◆ Task to complete: Locate each line in the records containing "that". Copy it.

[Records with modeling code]
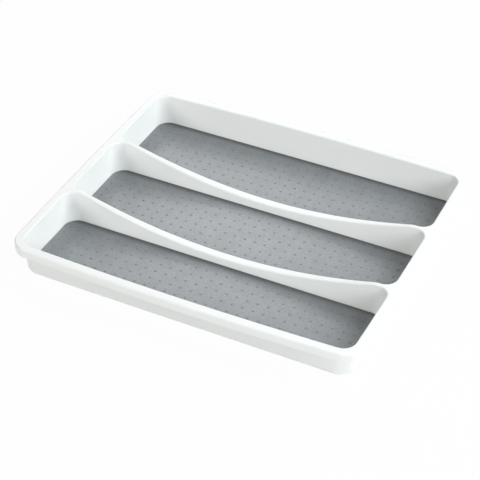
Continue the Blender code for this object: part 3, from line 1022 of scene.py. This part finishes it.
class ORGANIZER_OT_stage(bpy.types.Operator):
    """Build the studio: floor, even light, lamps and camera"""

    bl_idname = "organizer.stage"
    bl_label = "Studio"

    def execute(self, context):
        scene = context.scene
        studio = scene.organizer_studio
        half = studio.floor_size / 2
        mesh = bpy.data.meshes.new("studio_floor")
        corners = [(-half, -half, 0), (half, -half, 0), (half, half, 0), (-half, half, 0)]
        mesh.from_pydata(corners, [], [(0, 1, 2, 3)])
        floor = bpy.data.objects.new("studio_floor", mesh)
        scene.collection.objects.link(floor)
        finish = new_finish("pale_studio_floor")
        grain = finish.noise(finish.node("ShaderNodeTexCoord").value("Object"), scale=300)
        finish.surface(Base_Color=scene.organizer_colours.floor, Roughness=0.8 + 0.1 * grain)
        lit = finish.tree.nodes["Principled BSDF"].outputs["BSDF"]
        white = finish.node("ShaderNodeEmission", None, {"Color": (1, 1, 1), "Strength": 1.0})
        seen = seen_directly(finish) * studio.floor_white
        shaders = {0: seen, 1: Value(finish, lit), 2: white.value("Emission")}
        mixed = finish.node("ShaderNodeMixShader", None, shaders)
        finish.feed(finish.tree.nodes["Material Output"], {"Surface": mixed.value(0)})
        floor.data.materials.append(finish.owner)
        world = bpy.data.worlds.new("studio_air")
        scene.world = world
        air = Finish(world)
        seen = seen_directly(air)
        backdrop = air.tree.nodes["Background"]
        backdrop.inputs["Color"].default_value = (1, 1, 1, 1)
        air.feed(backdrop, {"Strength": studio.sky + (1 - studio.sky) * seen})
        for lamp in studio_lamps:
            round_lamp(studio, *lamp)
        self.camera(scene, studio)
        scene.view_settings.view_transform = "Standard"
        return {"FINISHED"}

    def camera(self, scene, studio):
        """A level camera at the angle of the photograph."""
        lens = bpy.data.cameras.new("studio_camera")
        lens.lens = studio.lens
        camera = bpy.data.objects.new("studio_camera", lens)
        back = outward(studio.azimuth, studio.elevation)
        camera.location = Vector(studio.target) + back * studio.distance
        camera.rotation_euler = (-back).to_track_quat("-Z", "Y").to_euler()
        scene.collection.objects.link(camera)
        scene.camera = camera


operators = (ORGANIZER_OT_tray, ORGANIZER_OT_mats, ORGANIZER_OT_feet, ORGANIZER_OT_stage)


class ORGANIZER_PT_panel(bpy.types.Panel):
    """Lists the pieces of the organizer"""

    bl_idname = "ORGANIZER_PT_panel"
    bl_label = "Cutlery Organizer"
    bl_space_type = "VIEW_3D"
    bl_region_type = "UI"
    bl_category = "Organizer"

    def draw(self, context):
        for operator in operators:
            self.layout.operator(operator.bl_idname)


classes = (*settings_groups.values(), *operators, ORGANIZER_PT_panel)


def register():
    for item in classes:
        bpy.utils.register_class(item)
    for name, group in settings_groups.items():
        setattr(bpy.types.Scene, name, PointerProperty(type=group))


def unregister():
    for name in settings_groups:
        delattr(bpy.types.Scene, name)
    for item in reversed(classes):
        bpy.utils.unregister_class(item)


def main():
    register()
    bpy.ops.organizer.tray()
    bpy.ops.organizer.mats()
    bpy.ops.organizer.feet()
    bpy.ops.organizer.stage()


if __name__ == "__main__":
    main()
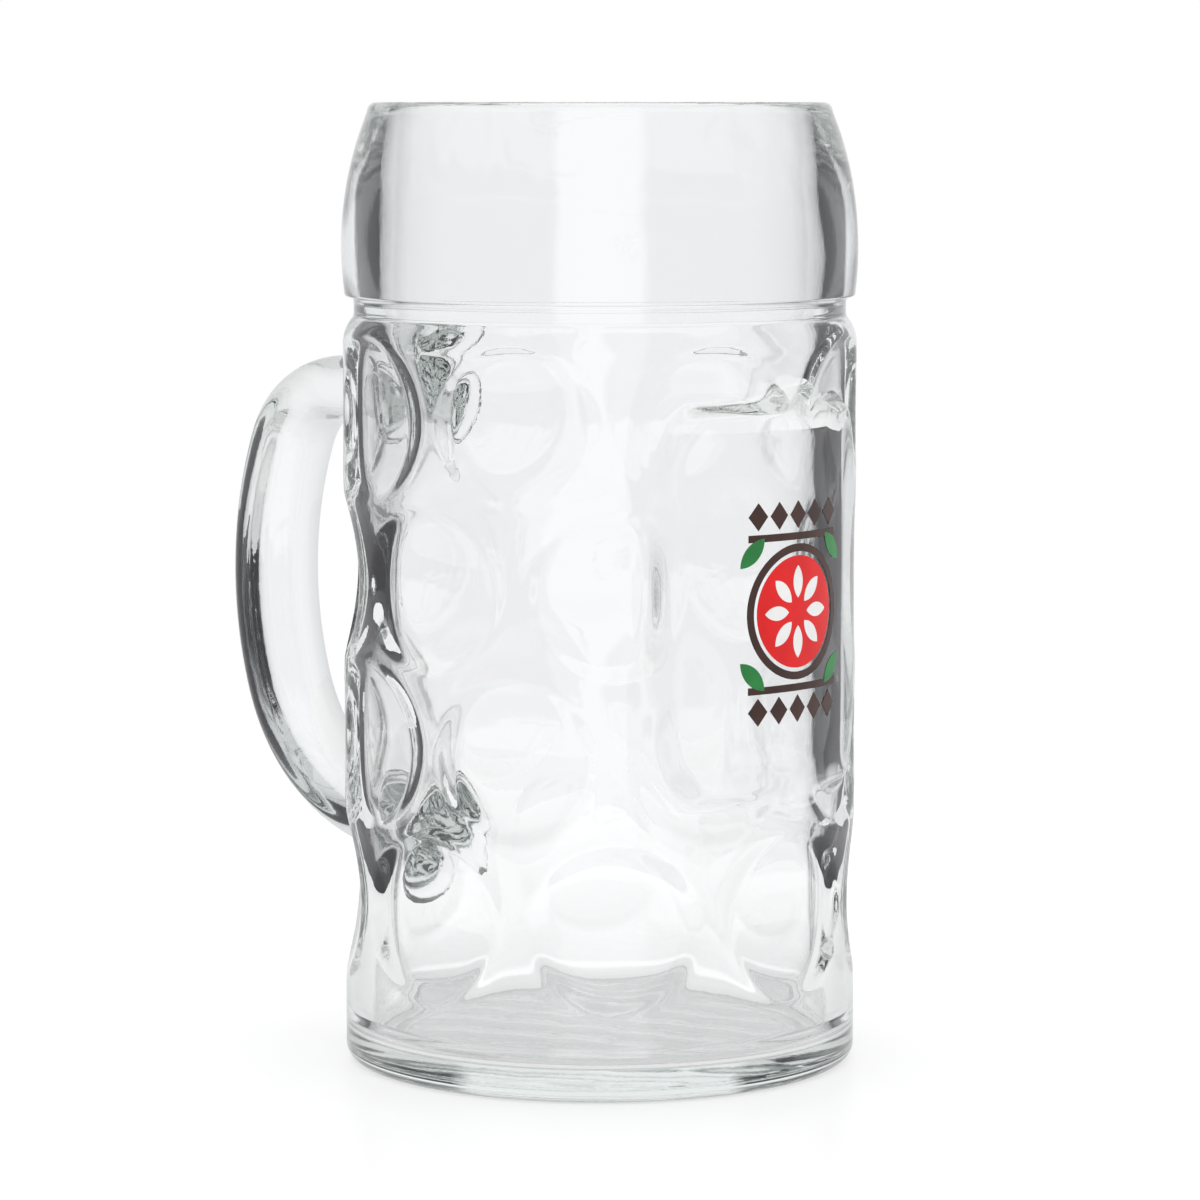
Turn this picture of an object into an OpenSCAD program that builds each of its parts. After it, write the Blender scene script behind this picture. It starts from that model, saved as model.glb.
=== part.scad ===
// Dimpled glass beer mug with an applied handle and a fired-on decoration.
// Z is up, the table is at zero, the smooth panel faces +X and the handle stands on -X.

/* [Vessel] */
// Overall height
mug_h = 200; // [180:1:220]
// Radius of the plain wall between the dimples
wall_r = 53.5; // [51:0.5:58]
// Thickness of the wall between the dimples
wall_t = 5.2; // [4.5:0.1:8]
// Thickness of the base under the inside floor
base_t = 8.5; // [6:0.5:14]
// Radius of the corner between the floor and the wall inside
floor_corner_r = 8; // [3:0.5:14]
// Radius of the heel, between the wall and the foot ring
heel_r = 3.4; // [1:0.1:6]

/* [Foot] */
// Width of the flat ring that stands on the table
foot_ring_w = 6; // [3:0.5:10]
// Depth of the hollow under the base
foot_hollow_h = 1.6; // [0.8:0.1:3]

/* [Lip] */
// Height of the smooth band that the lip forms
lip_h = 40; // [30:1:50]
// How far the band stands out beyond the plain wall
lip_proud = 0.2; // [0:0.1:3]
// Height of the largest radius above the band's lower edge
lip_swell_h = 10; // [4:1:16]
// Radius of the band's barrel curve, seen from the side
lip_curve_r = 75; // [60:1:120]
// Thickness of the band at its lower edge
lip_t = 7.6; // [6:0.1:10]
// Height over which the inside narrows to the rim
rim_taper_h = 9; // [4:1:20]
// Thickness of the rounded rim
rim_t = 3.9; // [3:0.1:5]
// Radius of the soft lower edge of the band
lip_edge_r = 0.6; // [0.2:0.1:1.2]

/* [Neck] */
// Height of the groove under the lip
groove_h = 3.3; // [2:0.1:6]
// Depth of the groove, from the plain wall
groove_depth = 2.3; // [1:0.1:3]
// Radius of the shoulder under the groove
shoulder_r = 8.3; // [5:0.1:12]
// Radius of the hollow curve between the groove and the shoulder
groove_fillet_r = 2; // [0.5:0.1:4]
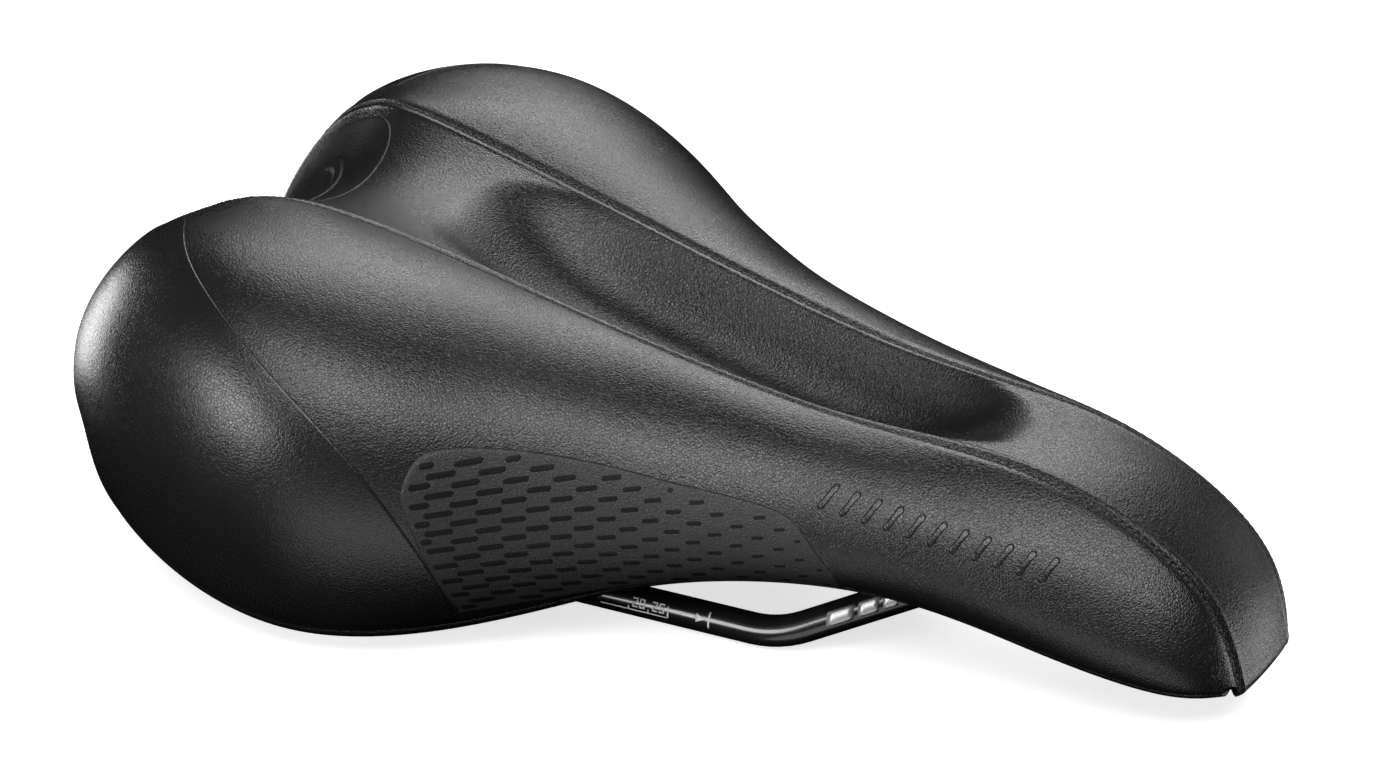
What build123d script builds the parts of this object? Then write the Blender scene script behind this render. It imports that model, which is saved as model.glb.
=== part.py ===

◆ Response for this exercise:
Turn this picture of an object into an OpenSCAD program that builds each of its parts. After it, write the Blender scene script behind this picture. It starts from that model, saved as model.glb.
// Width of the flat ring that stands on the table
// Height of the smooth band that the lip forms
What build123d script builds the parts of this object? Then write the Blender scene script behind this render. It imports that model, which is saved as model.glb.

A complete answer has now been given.